Second, all referral fee agreements should be in writing, should contain full disclosures, should contain language that the client has the right to consent or refuse, and should require the client's signature. It is also best to establish in writing a clear division of responsibility between the referring firm and the working attorney and make sure the client is aware of this division of labor. If a referring firm is in a state where it is acceptable to obtain a fee based on a mere referral, and the referring firm will not be working on the case, inform the client that the referring firm is not involved and is not exercising any oversight. A referring firm should not permit its name to be placed on any pleadings that it has not reviewed and for which it cannot vouch.
Third, you should have clear policies and procedures for referring cases to outside counsel. If referrals are handled on an ad hoc basis, problems can arise for the entire firm. For example, if a case that is referred out involves large damage exposure, a referring firm may find itself under-insured if a vicarious liability claim is ultimately asserted for the wrongdoing of the working attorney. If the working attorney commits fraud, or is uninsured, his or her policy will not be there to help pay a malpractice judgment.

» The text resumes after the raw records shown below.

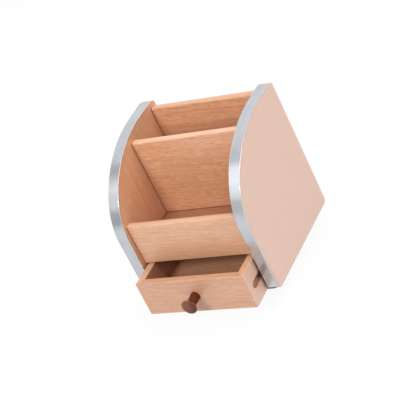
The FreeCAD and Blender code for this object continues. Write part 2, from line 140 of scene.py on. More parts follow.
class Wiring:
    """A node tree under construction."""

    def __init__(self, tree: NodeTree) -> None:
        """Take a tree and empty it."""
        self.tree = tree
        tree.nodes.clear()

    def node(self, kind: str, settings: Settings = None,
             inputs: dict[str | int, Any] | None = None) -> Node:
        """Add a node, set it up, then fill its sockets.

        Args:
            kind: Blender's type name of the node.
            settings: Its own properties.
            inputs: Values or links of its sockets, by name or number.

        Returns:
            The new node.
        """
        node = self.tree.nodes.new(kind)
        for key, value in (settings or {}).items():
            setattr(node, key, value)
        for key, value in (inputs or {}).items():
            self.feed(node.inputs[key], value)
        return node

    def feed(self, socket: NodeSocket, value: Any) -> None:
        """Link or set a socket.

        Args:
            socket: The input socket.
            value: An output or a signal to link, or a plain value.
        """
        if isinstance(value, Signal):
            self.tree.links.new(value.socket, socket)
        elif isinstance(value, NodeSocket):
            self.tree.links.new(value, socket)
        elif isinstance(value, tuple) and socket.type == "RGBA":
            socket.default_value = (*value, 1.0)
        else:
            socket.default_value = value


class Graph(Wiring):
    """Node tree of one material, around a Principled shader."""

    def __init__(self, name: str) -> None:
        """Start an empty material with a Principled shader on its output.

        Args:
            name: Name of the material.
        """
        self.material = bpy.data.materials.new(name)
        self.material.use_nodes = True
        super().__init__(self.material.node_tree)
        self.shader = self.node("ShaderNodeBsdfPrincipled")
        self.output = self.node("ShaderNodeOutputMaterial", None,
                                {"Surface": self.shader.outputs[0]})

    def shade(self, **values: Any) -> None:
        """Feed inputs of the Principled shader, named with underscores for spaces."""
        for key, value in values.items():
            self.feed(self.shader.inputs[key.replace("_", " ")], value)

    def place(self, offset: Vector, rotation: Sequence[float] = (0, 0, 0)) -> NodeSocket:
        """Object coordinates in metres, moved and turned.

        Args:
            offset: How far the pattern is moved.
            rotation: Turn about X, Y and Z, in radians.

        Returns:
            The vector socket.
        """
        here = self.node("ShaderNodeTexCoord").outputs["Object"]
        return self.node("ShaderNodeMapping", {"vector_type": "POINT"}, {
            "Vector": here, "Location": offset, "Rotation": rotation}).outputs["Vector"]

    def noise(self, vector: NodeSocket, scale: Waves, detail: float = 2.0,
              roughness: float = 0.5, distortion: float = 0.0) -> Signal:
        """Noise over a stretched vector.

        Args:
            vector: Place on the piece.
            scale: Waves per metre along each axis.
            detail, roughness, distortion: The noise's own settings.

        Returns:
            Its value, about 0.5 on average.
        """
        stretched = self.node("ShaderNodeVectorMath", {"operation": "MULTIPLY"},
                              {0: vector, 1: scale})
        node = self.node("ShaderNodeTexNoise", None, {
            "Vector": stretched.outputs["Vector"], "Scale": 1.0, "Detail": detail,
            "Roughness": roughness, "Distortion": distortion})
        return Signal(self, node.outputs["Fac"])

    def blend(self, factor: Signal | float, first: Any, second: Any) -> NodeSocket:
        """Mix two colours."""
        node = self.node("ShaderNodeMix", {"data_type": "RGBA"},
                         {"Factor": factor, 6: first, 7: second})
        return node.outputs[2]

    def coordinate(self, axis: str) -> Signal:
        """One of the object coordinates, in metres, by its letter."""
        parts = self.node("ShaderNodeSeparateXYZ", None, {
            "Vector": self.node("ShaderNodeTexCoord").outputs["Object"]})
        return Signal(self, parts.outputs[axis])

    def relief(self, height: Signal, depth: float, strength: float = 1.0) -> None:
        """Feed the shader's normal from a height map whose full range is depth metres."""
        bump = self.node("ShaderNodeBump", None,
                         {"Height": height, "Distance": depth, "Strength": strength})
        self.shade(Normal=bump.outputs["Normal"])


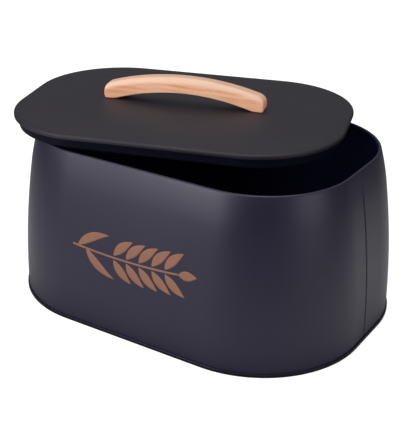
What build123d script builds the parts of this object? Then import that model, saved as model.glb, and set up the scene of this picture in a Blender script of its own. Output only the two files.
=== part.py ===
# Bread box: a steel bin with rounded ends, and a loose lid with a bent beech handle.
# The bin stands on the ring under its bottom seam. X runs along the bin, the printed
# front faces -Y, and Z is up from the surface the bin stands on. The lid lies askew on
# the rim, turned and shifted, as somebody leaves it when the bin is in use.

import math
import os

from build123d import *

# Bin, outside the bottom seam
base_length = 330.0
base_depth = 235.5
corner_radius = 95.1
rim_height = 151.0

# Sheet steel of the bin
sheet = 0.35
seam_gap = 0.03

# Wall: upright at the foot, then a long bow, then a tighter shoulder up to the rim
wall_bow_radius = 740.0
shoulder_height = 30.0
shoulder_radius = 230.0

# Rolled rim
rim_roll_radius = 1.5
rim_roll_turn = 250.0

# Double seam that joins the wall to the base
seam_height = 3.2
seam_flat_bend = 0.3

# Base panel, set up inside the seam, with a stiffening step
panel_height = 4.2
panel_bend = 0.8
step_inset = 16.0
step_drop = 1.2
step_slope = 45.0
step_bend = 1.5

# Upright lock seam of the wall, on the +X end
lock_seam_offset = -6.0
lock_seam_width = 5.0
lock_seam_layers = 2
lock_groove_width = 0.9
lock_groove_depth = 0.15
lock_seam_end = 2.0

# Lid sheet
lid_sheet = 0.4
lid_overhang = 1.85
lid_edge_height = 3.9
lid_edge_bend = 2.6
lid_crease_bend = 1.8
lid_bead_run = 1.2
lid_bead_lean = 9.0
lid_lip_bend = 0.4
lid_lip_width = 2.9
lid_crown_inset = 45.0
lid_crown_rise = 3.3

# Ring under the lid that drops into the mouth
skirt_clearance = 1.0
skirt_drop = 8.25
skirt_bend = 1.0
skirt_hem_gap = 0.2
skirt_hem_height = 1.2
joint_gap = 0.03

# Where the lid lies on the rim
lid_rest_gap = 0.25
lid_turn = 16.9
lid_shift_x = -35.4
lid_shift_y = 19.5

# Beech handle
handle_length = 146.2
handle_width = 15.4
handle_height = 24.4
handle_end_height = 12.7
handle_end_bulge = 0.9
handle_end_round = 6.5
handle_foot_length = 9.5
handle_foot_ease = 12.0
handle_arch_rise = 10.4
handle_bevel = 2.9
handle_edge_round = 1.2

# Screws and washers that hold the handle from below
screw_radius = 1.75
screw_length = 10.5
screw_tip_length = 2.5
screw_tip_width = 1.45
screw_head_radius = 3.5
screw_head_height = 2.4
screw_head_round = 1.2
screw_slot_width = 1.0
screw_slot_length = 4.4
screw_slot_depth = 1.3
screw_clearance = 0.25
screw_bite_gap = 0.05
washer_radius = 5.0
washer_thickness = 0.8

# Straight stretches of the rounded outline, the same for the bin and the lid
side_length = base_length - 2 * corner_radius
end_length = base_depth - 2 * corner_radius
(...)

If you are going to refer a case to a lawyer you do not know, you should check with the local professional conduct committee to make sure that there are no complaints against that lawyer. It is also advisable to work through your network of contacts to find someone who is familiar to you or to others in your firm. Due diligence should include asking whether the lawyer under consideration has been the object of any malpractice claims; confirming that he or she has some experience handling the type of matter that is being referred; and confirming that he or she has the time and the staff to handle the matter. A review of a working lawyer's errors and omissions policy, including the policy's declarations page (listing limits of coverage) is also recommended.
Referral fees are an important source of revenue for many lawyers. Nonetheless, it is not "easy" risk-free money. Risk management is critical when it comes to these agreements.